Mangalore Today News Network

London, Mar 14, 2015:  Mahatma Gandhi was not particularly welcome in Britain during India’s struggle for independence, but the former colonial power now has a statue of him right across their seat of government, alongside a statue of Winston Churchill, who once derided him for "posing as a (half-naked) fakir."

The nine-foot bronze statue was unveiled in London’s Parliament Square today by British Prime Minister David Cameron and Finance Minister Arun Jaitley.

"India and Britain have come a long way since parting at the midnight hour in 1947... This is a coming together of world’s oldest democracy and world’s largest democracy," said Mr Jaitley moments before unveiling the statue.

 

gandhi statue ...


Actor Amitabh Bachchan, who was also present for the unveiling, read out an excerpt from Mahatma Gandhi’s "The World Of Tomorrow". "If there is to be a great change in society, how will that change be brought, different men have different answers to this question."

Mr Cameron said the statue celebrates the universal power of Gandhi’s message.

"Gandhi said, we must not lose faith in humanity, humanity is like an ocean. If a few drops of ocean are dirty, it doesn’t make the entire ocean dirty," the British PM said.

Mahatma Gandhi is the first Indian and the only person never to have been in public office to be honoured with a statue in the square. The statue has been funded by donations of over a million pounds to the Gandhi Statue Memorial Trust, headed by Labour Party peer Meghnad Desai and his wife Kishwar Desai.

Exactly a hundred years ago, Mahatma Gandhi came back to India from South Africa to begin his non-violent struggle for India’s independence from British rule. "Mahatma Gandhi is not just an inspiration to Indians or British-Indians but an inspiration to the whole world," British Finance Minister George Osbourne told NDTV last July, when announcing the decision to install the statue.

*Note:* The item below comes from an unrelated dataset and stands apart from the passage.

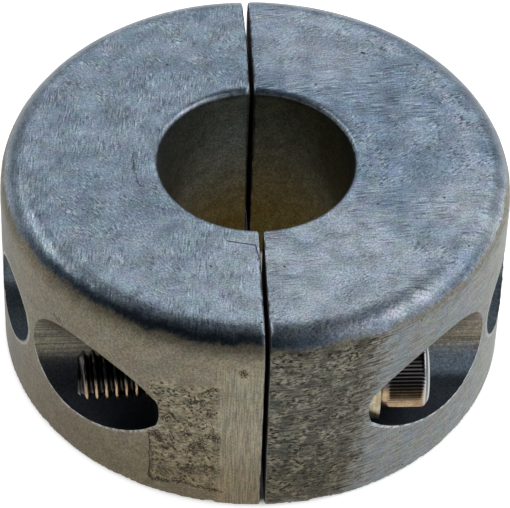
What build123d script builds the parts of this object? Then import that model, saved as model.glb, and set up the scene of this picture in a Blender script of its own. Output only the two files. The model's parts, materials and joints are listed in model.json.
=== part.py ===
"""Split clamp-on shaft anode, in millimetres.

Two identical cast half rings close on a propeller shaft. Two opposed socket-head cap screws draw
them together: each screw bears on a split lock washer in a pocket of one half, passes through a
clearance hole and ends in a tapped hole of the other half.

Frame: +Z along the shaft, +X across the split, origin on the shaft axis at the bottom face.
"""

import os

from build123d import *

# Half rings
SHAFT_DIAMETER = 25.4
OUTER_DIAMETER = 66.0
HEIGHT = 30.0
SPLIT_GAP = 0.5
TOP_EDGE_RADIUS = 4.1
BORE_EDGE_BREAK = 0.5

# Screw stations, one each side of the shaft
SCREW_RIM_DISTANCE = 9.8
SCREW_AXIS_HEIGHT = 14.7
SEAT_THICKNESS = 12.9
POCKET_DIAMETER = 14.3
POCKET_FLOOR_RADIUS = 0.6
SCREW_HOLE_CLEARANCE = 0.35
THREAD_CLEARANCE = 0.05
TAP_COUNTERSINK = 0.5

# Blind side holes, between the screw pockets and the shaft
SIDE_HOLE_DIAMETER = 11.3
SIDE_HOLE_DEPTH = 10.0
SIDE_HOLE_AXIS_HEIGHT = 14.1
SIDE_HOLE_WEB = 1.5

# Cap screws
SCREW_DIAMETER = 6.35
SCREW_LENGTH = 38.1
THREAD_END_CHAMFER = 0.8
HEAD_DIAMETER = 9.53
HEAD_HEIGHT = 6.35
HEAD_EDGE_CHAMFER = 0.6
SOCKET_ACROSS_FLATS = 4.76
SOCKET_DEPTH = 3.05

# Split lock washers
WASHER_DIAMETER = 12.4
WASHER_THICKNESS = 1.57
WASHER_BORE_CLEARANCE = 0.15
WASHER_SPLIT_WIDTH = 0.6
WASHER_SPLIT_ANGLE = 20.0

BORE_RADIUS = SHAFT_DIAMETER / 2
OUTER_RADIUS = OUTER_DIAMETER / 2
SPLIT_FACE = SPLIT_GAP / 2
SCREW_OFFSET = OUTER_RADIUS - SCREW_RIM_DISTANCE
POCKET_FLOOR = SPLIT_FACE + SEAT_THICKNESS
POCKET_RADIUS = POCKET_DIAMETER / 2
SIDE_HOLE_RADIUS = SIDE_HOLE_DIAMETER / 2
SIDE_HOLE_OFFSET = SCREW_OFFSET - POCKET_RADIUS - SIDE_HOLE_WEB - SIDE_HOLE_RADIUS
SIDE_HOLE_MOUTH = (OUTER_RADIUS**2 - SIDE_HOLE_OFFSET**2) ** 0.5
SCREW_RADIUS = SCREW_DIAMETER / 2

ON_BASE = (Align.CENTER, Align.CENTER, Align.MIN)
HANGING = (Align.CENTER, Align.CENTER, Align.MAX)


def along_x(x, y, z):
    """Place whose own Z axis points along the ring's +X."""
    return Location((x, y, z), (0, 90, 0))


def ring_section():
    """Half section of the ring, rounded at its outer top corner; the sketch's Y runs up the shaft."""
    with BuildSketch(Plane.XZ) as section:
        with Locations((BORE_RADIUS, 0)):
            Rectangle(OUTER_RADIUS - BORE_RADIUS, HEIGHT, align=(Align.MIN, Align.MIN))
        outer_top = section.vertices().group_by(Axis.Y)[-1].sort_by(Axis.X)[-1]
        fillet(outer_top, TOP_EDGE_RADIUS)
        chamfer(section.vertices().group_by(Axis.X)[0], BORE_EDGE_BREAK)
    return section.sketch


def pocket_cutter(radius, length, floor_radius):
    """Round cutter standing on z = 0, with its lower edge rounded as the pocket's floor is."""
    with BuildPart() as cutter:
        Cylinder(radius, length, align=ON_BASE)
        fillet(cutter.edges().group_by(Axis.Z)[0], floor_radius)
    return cutter.part


def half_ring():
    """Half ring on the +X side: clearance hole for a screw at -Y, tapped hole at +Y."""
    reach = OUTER_RADIUS - POCKET_FLOOR
    pocket = pocket_cutter(POCKET_RADIUS, reach, POCKET_FLOOR_RADIUS)
    side_floor = SIDE_HOLE_MOUTH - SIDE_HOLE_DEPTH
    side_hole = pocket_cutter(SIDE_HOLE_RADIUS, OUTER_RADIUS - side_floor, POCKET_FLOOR_RADIUS)
    tap_radius = SCREW_RADIUS + THREAD_CLEARANCE
    hole_length = POCKET_FLOOR + POCKET_FLOOR_RADIUS
    with BuildPart() as half:
        add(ring_section())
        revolve(axis=Axis.Z)
        split(bisect_by=Plane.YZ.offset(SPLIT_FACE), keep=Keep.TOP)
        for side in (-1, 1):
            with Locations(along_x(POCKET_FLOOR, side * SCREW_OFFSET, SCREW_AXIS_HEIGHT)):
                add(pocket, mode=Mode.SUBTRACT)
            with Locations(along_x(side_floor, side * SIDE_HOLE_OFFSET, SIDE_HOLE_AXIS_HEIGHT)):
                add(side_hole, mode=Mode.SUBTRACT)
        with Locations(along_x(0, -SCREW_OFFSET, SCREW_AXIS_HEIGHT)):
            Cylinder(SCREW_RADIUS + SCREW_HOLE_CLEARANCE, hole_length, align=ON_BASE, mode=Mode.SUBTRACT)
        with Locations(along_x(0, SCREW_OFFSET, SCREW_AXIS_HEIGHT)):
            Cylinder(tap_radius, hole_length, align=ON_BASE, mode=Mode.SUBTRACT)
        with Locations(along_x(SPLIT_FACE, SCREW_OFFSET, SCREW_AXIS_HEIGHT)):
            Cone(
                tap_radius + TAP_COUNTERSINK,
                tap_radius,
                TAP_COUNTERSINK,
                align=ON_BASE,
                mode=Mode.SUBTRACT,
            )
    return half.part


def lock_washer():
    """Flattened split lock washer standing on z = 0, cut through at a slant."""
    with BuildPart() as washer:
        Cylinder(WASHER_DIAMETER / 2, WASHER_THICKNESS, align=ON_BASE)
        Cylinder(
            SCREW_RADIUS + WASHER_BORE_CLEARANCE,
            WASHER_THICKNESS,
            align=ON_BASE,
            mode=Mode.SUBTRACT,
        )
        cut_centre = (0, WASHER_DIAMETER / 4 + SCREW_RADIUS / 2, WASHER_THICKNESS / 2)
        with Locations(Location(cut_centre, (0, WASHER_SPLIT_ANGLE, 0))):
            Box(
                WASHER_SPLIT_WIDTH,
                WASHER_DIAMETER / 2,
                2 * WASHER_THICKNESS,
                mode=Mode.SUBTRACT,
            )
    return washer.part


def cap_screw():
    """Socket-head cap screw: bearing face of its head on z = 0, socket facing +Z."""
    with BuildPart() as screw:
        Cylinder(HEAD_DIAMETER / 2, HEAD_HEIGHT, align=ON_BASE)
        chamfer(screw.edges().group_by(Axis.Z)[-1], HEAD_EDGE_CHAMFER)
        Cylinder(SCREW_RADIUS, SCREW_LENGTH, align=HANGING)
        chamfer(screw.edges().group_by(Axis.Z)[0], THREAD_END_CHAMFER)
        with BuildSketch(Plane.XY.offset(HEAD_HEIGHT)):
            RegularPolygon(SOCKET_ACROSS_FLATS / 2, 6, major_radius=False)
        extrude(amount=-SOCKET_DEPTH, mode=Mode.SUBTRACT)
    return screw.part


def seated(shape, height):
    """Shape laid along +X in the front pocket, with its z = 0 at the given height over the floor."""
    return along_x(POCKET_FLOOR + height, -SCREW_OFFSET, SCREW_AXIS_HEIGHT) * shape


def half_turned(shape):
    """The same shape on the other side of the shaft."""
    return shape.rotate(Axis.Z, 180)


def main():
    half = half_ring()
    washer = seated(lock_washer(), 0)
    screw = seated(cap_screw(), WASHER_THICKNESS)
    nodes = {
        "anode_half_right": half,
        "anode_half_left": half_turned(half),
        "lock_washer_front": washer,
        "lock_washer_back": half_turned(washer),
        "clamp_screw_front": screw,
        "clamp_screw_back": half_turned(screw),
    }
    os.makedirs("parts", exist_ok=True)
    for name, shape in nodes.items():
        export_step(shape, f"parts/{name}.step")


main()
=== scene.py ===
"""Looks of the split shaft anode: cast zinc half rings, threaded cap screws and lock washers."""

import functools
import itertools
import json
import math

import bmesh
import bpy
import numpy as np
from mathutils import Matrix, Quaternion, Vector
from mathutils.kdtree import KDTree


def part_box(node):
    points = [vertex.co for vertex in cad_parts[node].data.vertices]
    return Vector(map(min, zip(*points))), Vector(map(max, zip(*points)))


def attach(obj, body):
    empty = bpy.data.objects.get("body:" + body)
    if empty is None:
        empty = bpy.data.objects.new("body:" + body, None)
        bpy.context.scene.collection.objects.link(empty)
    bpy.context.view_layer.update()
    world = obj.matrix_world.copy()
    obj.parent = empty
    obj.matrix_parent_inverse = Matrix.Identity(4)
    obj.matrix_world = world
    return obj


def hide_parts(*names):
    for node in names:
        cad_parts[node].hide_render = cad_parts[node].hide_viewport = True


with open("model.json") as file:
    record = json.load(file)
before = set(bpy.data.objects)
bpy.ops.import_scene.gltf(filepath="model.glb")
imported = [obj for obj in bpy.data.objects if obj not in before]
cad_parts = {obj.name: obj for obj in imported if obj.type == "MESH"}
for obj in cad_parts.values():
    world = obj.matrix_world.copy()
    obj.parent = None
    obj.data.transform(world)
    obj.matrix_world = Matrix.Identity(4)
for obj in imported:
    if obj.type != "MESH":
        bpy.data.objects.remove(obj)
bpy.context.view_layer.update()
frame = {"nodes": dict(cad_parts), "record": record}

MM = 0.001

# -------- sizes, read from the frame, in mm


def box_mm(node):
    """Lowest and highest corner of a CAD node, in millimetres."""
    low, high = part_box(node)
    return np.array(low) / MM, np.array(high) / MM


HALF_LOW, HALF_HIGH = box_mm("anode_half_right")
SCREW_LOW, SCREW_HIGH = box_mm("clamp_screw_front")
MOUNTS = {mount["name"]: mount for mount in frame["record"]["mounts"]}

OUTER_RADIUS = HALF_HIGH[0]
HEIGHT = HALF_HIGH[2]
SPLIT_FACE = HALF_LOW[0]
BORE_RADIUS = MOUNTS["shaft_bore"]["dims"]["r_mm"]
SCREW_Y = (SCREW_LOW[1] + SCREW_HIGH[1]) / 2
SCREW_Z = (SCREW_LOW[2] + SCREW_HIGH[2]) / 2
SCREW_TIP = SCREW_LOW[0]
HEAD_TOP = SCREW_HIGH[0]
HEAD_RADIUS = (SCREW_HIGH[1] - SCREW_LOW[1]) / 2
HEAD_SEAT = box_mm("lock_washer_front")[1][0]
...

That sentiment is certainly a far cry from the emotions Gandhi invoked in Winston Churchill, Britain’s World War II Prime Minister. Not many people feel like Churchill did any more. "The British empire did need taking on," said a bystander in Parliament Square. "It couldn’t have remained the way it was in the early 20th century and something had to be done. And the way the Mahatma did it was really inspiring as far as I am concerned."